**Exercise instructions:**
Check every line of the data below for the string "joints", and copy the ones that hold it.

**Source excerpt:**
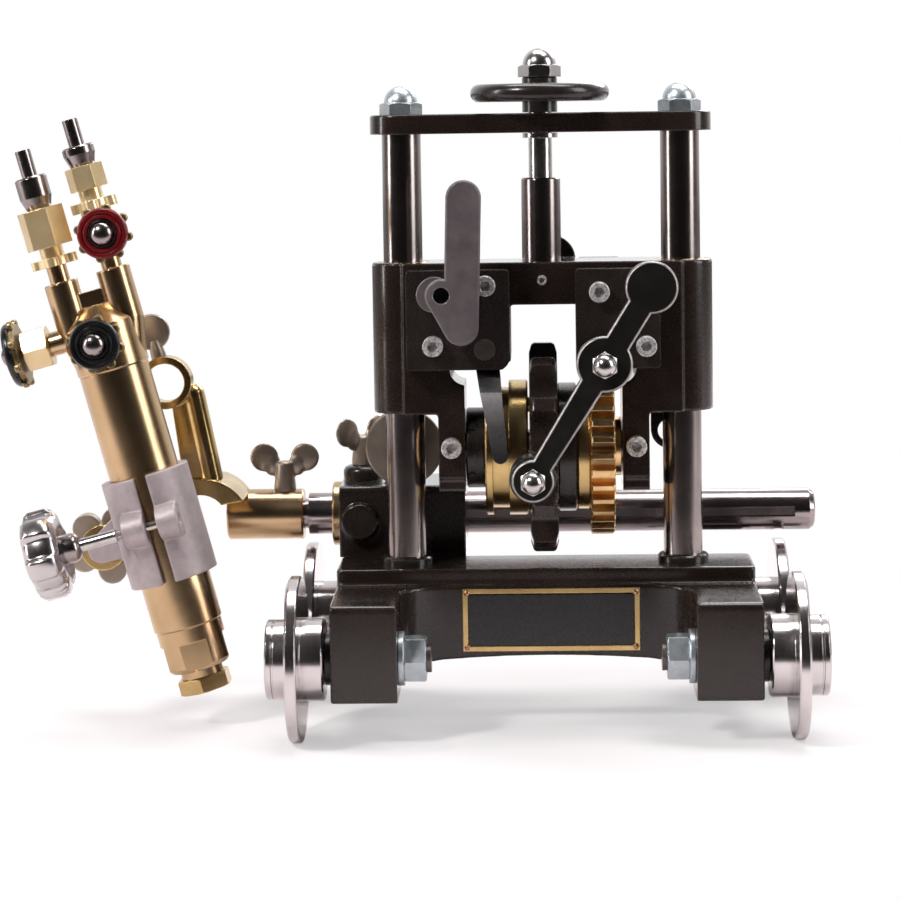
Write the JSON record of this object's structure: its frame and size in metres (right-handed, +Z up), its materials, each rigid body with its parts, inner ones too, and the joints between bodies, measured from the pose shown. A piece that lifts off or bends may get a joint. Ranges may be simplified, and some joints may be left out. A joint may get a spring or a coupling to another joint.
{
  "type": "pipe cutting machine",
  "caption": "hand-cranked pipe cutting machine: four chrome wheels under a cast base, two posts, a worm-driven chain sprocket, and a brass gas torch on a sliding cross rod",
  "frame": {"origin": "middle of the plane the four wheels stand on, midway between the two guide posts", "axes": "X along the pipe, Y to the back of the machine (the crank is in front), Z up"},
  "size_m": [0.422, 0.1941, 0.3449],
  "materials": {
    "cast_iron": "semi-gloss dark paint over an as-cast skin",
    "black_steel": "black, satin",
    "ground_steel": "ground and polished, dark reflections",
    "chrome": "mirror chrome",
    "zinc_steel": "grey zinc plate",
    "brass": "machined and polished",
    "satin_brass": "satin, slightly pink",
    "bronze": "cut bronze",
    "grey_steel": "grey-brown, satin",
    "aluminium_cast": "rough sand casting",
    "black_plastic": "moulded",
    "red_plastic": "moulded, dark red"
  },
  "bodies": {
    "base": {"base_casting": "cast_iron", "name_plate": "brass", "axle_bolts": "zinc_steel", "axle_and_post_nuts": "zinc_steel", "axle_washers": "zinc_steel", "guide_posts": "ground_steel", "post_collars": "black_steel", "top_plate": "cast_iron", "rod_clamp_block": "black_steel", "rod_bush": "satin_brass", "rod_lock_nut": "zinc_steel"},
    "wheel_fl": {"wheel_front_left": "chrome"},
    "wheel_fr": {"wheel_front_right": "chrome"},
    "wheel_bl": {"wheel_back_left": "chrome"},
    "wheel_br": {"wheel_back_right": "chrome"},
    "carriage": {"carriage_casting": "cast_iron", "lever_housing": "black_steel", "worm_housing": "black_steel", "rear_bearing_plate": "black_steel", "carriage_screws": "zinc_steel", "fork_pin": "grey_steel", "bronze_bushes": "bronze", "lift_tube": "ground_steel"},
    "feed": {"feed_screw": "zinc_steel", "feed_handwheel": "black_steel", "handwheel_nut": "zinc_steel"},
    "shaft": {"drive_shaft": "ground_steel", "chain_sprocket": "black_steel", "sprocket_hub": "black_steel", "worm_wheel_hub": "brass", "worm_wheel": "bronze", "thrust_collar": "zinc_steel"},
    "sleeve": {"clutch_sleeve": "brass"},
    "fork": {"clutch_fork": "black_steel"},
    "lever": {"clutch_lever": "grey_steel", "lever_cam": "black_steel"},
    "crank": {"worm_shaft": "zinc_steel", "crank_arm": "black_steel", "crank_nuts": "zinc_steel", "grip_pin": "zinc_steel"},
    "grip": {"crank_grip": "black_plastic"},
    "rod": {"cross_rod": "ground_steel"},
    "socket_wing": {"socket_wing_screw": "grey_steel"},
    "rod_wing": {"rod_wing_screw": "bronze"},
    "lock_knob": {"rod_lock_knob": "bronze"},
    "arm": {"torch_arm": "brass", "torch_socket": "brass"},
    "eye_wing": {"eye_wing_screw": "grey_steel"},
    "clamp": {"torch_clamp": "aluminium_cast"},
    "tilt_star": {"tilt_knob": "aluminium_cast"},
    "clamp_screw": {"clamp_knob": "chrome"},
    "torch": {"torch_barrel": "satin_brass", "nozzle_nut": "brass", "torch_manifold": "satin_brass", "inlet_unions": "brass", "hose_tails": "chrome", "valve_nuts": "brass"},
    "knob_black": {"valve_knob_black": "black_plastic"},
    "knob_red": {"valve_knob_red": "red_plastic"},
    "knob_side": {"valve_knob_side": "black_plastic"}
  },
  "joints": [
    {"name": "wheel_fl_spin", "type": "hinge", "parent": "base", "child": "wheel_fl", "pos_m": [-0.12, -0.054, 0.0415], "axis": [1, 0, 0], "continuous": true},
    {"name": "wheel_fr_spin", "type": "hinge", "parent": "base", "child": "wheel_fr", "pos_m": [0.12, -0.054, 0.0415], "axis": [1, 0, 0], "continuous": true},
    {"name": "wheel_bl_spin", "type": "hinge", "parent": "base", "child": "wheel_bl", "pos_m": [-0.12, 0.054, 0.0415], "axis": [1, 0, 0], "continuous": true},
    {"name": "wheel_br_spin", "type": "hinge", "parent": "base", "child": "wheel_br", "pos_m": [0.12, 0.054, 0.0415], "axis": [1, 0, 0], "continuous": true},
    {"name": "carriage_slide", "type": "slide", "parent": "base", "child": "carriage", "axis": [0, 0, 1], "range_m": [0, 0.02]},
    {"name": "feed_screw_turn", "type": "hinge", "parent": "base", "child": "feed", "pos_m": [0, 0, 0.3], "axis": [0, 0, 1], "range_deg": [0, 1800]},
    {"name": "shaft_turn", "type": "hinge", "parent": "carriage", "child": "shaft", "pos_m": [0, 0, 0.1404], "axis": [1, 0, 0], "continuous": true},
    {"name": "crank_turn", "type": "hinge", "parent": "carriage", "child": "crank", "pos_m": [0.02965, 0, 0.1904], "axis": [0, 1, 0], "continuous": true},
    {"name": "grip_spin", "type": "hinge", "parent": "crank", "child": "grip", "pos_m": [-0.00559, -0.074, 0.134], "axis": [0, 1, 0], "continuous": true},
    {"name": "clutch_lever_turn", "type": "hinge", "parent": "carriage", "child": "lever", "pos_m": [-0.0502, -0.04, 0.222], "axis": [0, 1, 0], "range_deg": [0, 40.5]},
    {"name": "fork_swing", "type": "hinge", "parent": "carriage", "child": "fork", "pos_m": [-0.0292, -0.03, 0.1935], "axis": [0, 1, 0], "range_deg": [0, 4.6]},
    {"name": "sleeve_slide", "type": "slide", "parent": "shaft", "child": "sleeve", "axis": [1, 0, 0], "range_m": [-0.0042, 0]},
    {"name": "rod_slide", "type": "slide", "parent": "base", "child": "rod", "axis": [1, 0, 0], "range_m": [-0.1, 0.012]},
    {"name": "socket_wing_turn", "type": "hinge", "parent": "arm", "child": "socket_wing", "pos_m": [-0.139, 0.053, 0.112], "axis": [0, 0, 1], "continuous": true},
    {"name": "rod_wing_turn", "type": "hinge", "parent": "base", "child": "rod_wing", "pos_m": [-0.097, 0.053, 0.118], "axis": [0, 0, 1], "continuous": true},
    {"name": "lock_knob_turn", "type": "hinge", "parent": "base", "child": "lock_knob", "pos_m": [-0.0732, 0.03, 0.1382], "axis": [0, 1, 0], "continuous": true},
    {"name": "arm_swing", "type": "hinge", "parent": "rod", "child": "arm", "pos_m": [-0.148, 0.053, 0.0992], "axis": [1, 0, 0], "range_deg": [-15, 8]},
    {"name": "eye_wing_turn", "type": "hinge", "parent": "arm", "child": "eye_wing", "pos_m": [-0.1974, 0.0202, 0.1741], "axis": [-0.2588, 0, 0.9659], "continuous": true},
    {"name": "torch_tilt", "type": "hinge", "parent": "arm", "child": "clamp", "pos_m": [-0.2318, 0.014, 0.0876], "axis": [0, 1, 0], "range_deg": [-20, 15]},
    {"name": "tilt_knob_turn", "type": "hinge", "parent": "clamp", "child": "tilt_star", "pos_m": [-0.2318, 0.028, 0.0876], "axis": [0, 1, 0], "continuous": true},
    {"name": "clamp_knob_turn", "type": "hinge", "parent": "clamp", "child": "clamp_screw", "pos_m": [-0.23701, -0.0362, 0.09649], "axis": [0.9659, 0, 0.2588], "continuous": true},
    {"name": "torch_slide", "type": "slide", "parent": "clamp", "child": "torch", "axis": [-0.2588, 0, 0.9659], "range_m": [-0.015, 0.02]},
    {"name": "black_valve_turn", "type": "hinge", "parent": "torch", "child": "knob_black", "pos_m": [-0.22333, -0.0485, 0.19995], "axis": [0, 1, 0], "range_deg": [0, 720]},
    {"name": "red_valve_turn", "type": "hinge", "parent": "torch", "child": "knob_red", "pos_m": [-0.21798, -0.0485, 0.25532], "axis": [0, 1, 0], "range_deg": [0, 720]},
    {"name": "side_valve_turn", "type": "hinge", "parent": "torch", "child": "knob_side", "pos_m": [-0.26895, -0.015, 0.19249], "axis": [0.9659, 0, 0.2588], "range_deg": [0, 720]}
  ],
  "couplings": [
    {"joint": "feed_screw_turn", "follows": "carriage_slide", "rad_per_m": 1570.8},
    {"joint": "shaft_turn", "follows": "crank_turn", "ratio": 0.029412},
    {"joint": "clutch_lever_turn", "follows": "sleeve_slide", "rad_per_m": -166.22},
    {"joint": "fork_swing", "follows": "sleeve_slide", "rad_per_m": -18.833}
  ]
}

**Result for this exercise:**
Write the JSON record of this object's structure: its frame and size in metres (right-handed, +Z up), its materials, each rigid body with its parts, inner ones too, and the joints between bodies, measured from the pose shown. A piece that lifts off or bends may get a joint. Ranges may be simplified, and some joints may be left out. A joint may get a spring or a coupling to another joint.
  "joints": [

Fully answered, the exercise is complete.